The top two sources for self-harm behaviour are problems in a child’s home life and difficulties at school.

“Often it is fractures within the family and then also fractures in relationships at school. Often what we find is that the two go together. If they are having problems at school but don’t have the relationships at home to support them that can be really tricky for them to navigate.”

“The better we become as a community about educating parents about forming close and open communication bonds with children when they are younger the easier this will become.”

Get educated and reach out for help

Tracy recommends parents who are seeing their child express this kind behaviour regularly seek help sooner rather than later. There are good private practitioners, she says, but also a wealth of resources families can lean on in these difficult times.

Headspace is a great service and also Wesley Mission’s program, Young Healthy Minds, is also a terrific resource. They are there to help a young person who doesn’t have a mental health diagnosis but is really struggling. Don’t go it alone and do it on your own! Go and get some education and some support.”

What does your child need?

“Find out what your child needs from you. The 5 Love Languages from (author) Gary Chapman is a good place to start. You need to find out what fills up their emotional cup, whether that is quality time or words of affirmation or acts of service. What is it that fills up your young person’s ‘connection cup’? Potentially, it won’t be the same as what works for you.”

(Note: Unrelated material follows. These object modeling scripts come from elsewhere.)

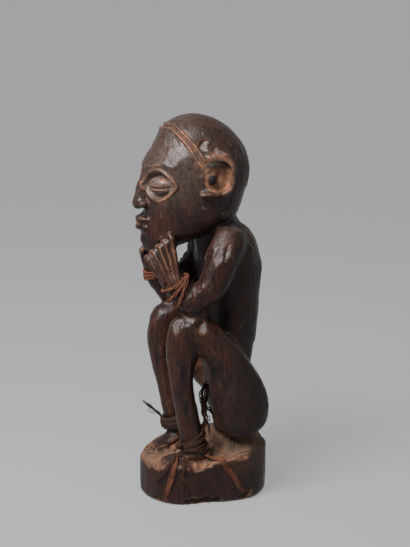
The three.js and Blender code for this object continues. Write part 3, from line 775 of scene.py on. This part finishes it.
def headSize(heights):  # the middle's y and the two half sizes of the head at each height
    shares = np.linspace(0, 1, 90)
    rows = np.array([curveAt(head.stations, share) for share in shares])
    y, wide, deep = (np.interp(heights, rows[:, 2], rows[:, i]) for i in (1, 3, 4))
    beyond = np.clip((heights - rows[-1, 2]) / head.ends[1], 0, 0.999)
    reach = np.sqrt(1 - beyond ** 2)
    return y, wide * reach, deep * reach


def hairline(turn):  # the height of the hair's edge round the head, and how fast it falls
    past = np.maximum(np.abs(turn) - 0.45, 0) / 0.95
    return 329 - 27 * past ** 2, -2 * 27 / 0.95 * past


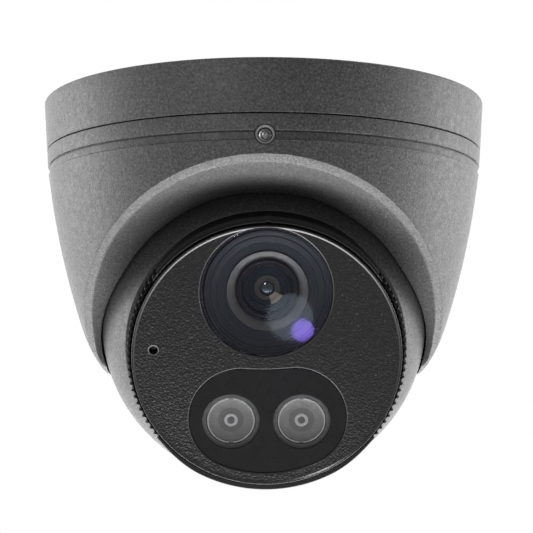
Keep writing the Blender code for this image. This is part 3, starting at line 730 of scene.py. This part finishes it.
def build_cover():
    """Front cover: flat grained face inside a smooth raised bead, with the window seats cut in."""
    top = CLEAR_OF_FACE
    profile = ((0, FACE), (RIM_RADIUS - RIM_BEAD, FACE), (RIM_RADIUS - 0.35, FACE + 0.28, 0.15),
               (RIM_RADIUS - 0.05, FACE + 0.3, 0.12), (RIM_RADIUS, FACE - 0.1, 0.1), (RIM_RADIUS, 32.6),
               (33.9, 31.9), (33.9, 26.3), (33.7, 26.0), (33.7, 25.9), (32.7, 25.9), (32.7, 24.5),
               (33.7, 24.5), (33.7, 22.0), (31.9, 22.0), (31.9, FACE_BACK), (0, FACE_BACK))
    seat = LENS_WINDOW + 0.2
    lens_seat = moved(turned(((0, top), (seat + 0.22, top), (seat + 0.22, FACE), (seat, FACE - 0.2),
                              (seat, WINDOW_SEAT), (0, WINDOW_SEAT))), 0, LENS_WINDOW_HEIGHT)
    lens_port = moved(bore(16.2, top, 30), 0, LENS_WINDOW_HEIGHT)
    lamp_seat = stack(((bean_outline(0), WINDOW_SEAT), (bean_outline(0), FACE - 0.22),
                       (bean_outline(-0.25), FACE), (bean_outline(-0.25), top)))
    lamp_port = stack(((bean_outline(1.2), 29.0), (bean_outline(1.2), top)))
    sound = moved(turned(((0, top), (SOUND_HOLE, top), (SOUND_HOLE, FACE), (1.15, FACE - 0.25), (1.0, 28),
                          (0, 28)), 48), *MICROPHONE)
    tools = [("DIFFERENCE", tool) for tool in (lens_seat, lens_port, lamp_seat, lamp_port, sound)]
    cover = piece("face_cover", turned(profile), leather_black("black_leather_grain"), "ball",
                  ["front_cover"], COVER, tools)
    # Glossier bead and window edges; their lighter colour is a painted highlight, the bright line along the
    # rim.
    trim(cover, moulded("glossy_edge_painted_highlight", (0.04, 0.04, 0.04), 0.25, 0.7),
         lambda centre, normal: centre.z > FACE - 0.3 and normal.z < FLAT)
    sound_at = Vector(MICROPHONE)
    # Light grey chamfer round the sound hole: a painted highlight, the bright ring round the hole.
    trim(cover, moulded("sound_hole_painted_highlight", (0.25, 0.25, 0.245), 0.4),
         lambda centre, normal: (centre.xy - sound_at).length < SOUND_HOLE + 0.2 and 0.3 < normal.z < FLAT)


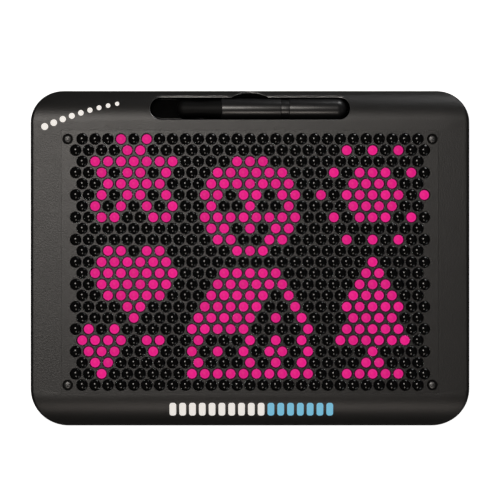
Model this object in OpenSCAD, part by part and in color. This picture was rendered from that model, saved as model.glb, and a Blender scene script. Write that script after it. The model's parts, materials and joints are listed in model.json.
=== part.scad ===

Solving problems at their core

Tracy has been inspired and driven to start solving some of these deeper issues at their foundations within the family. Her focus in her clinical work has now shifted to helping couples and families manage trauma and inter-personal relationships, rather than dealing one-on-one with girls. By helping couples and families, Tracy says many of these issues can be prevented before serious behaviours emerge.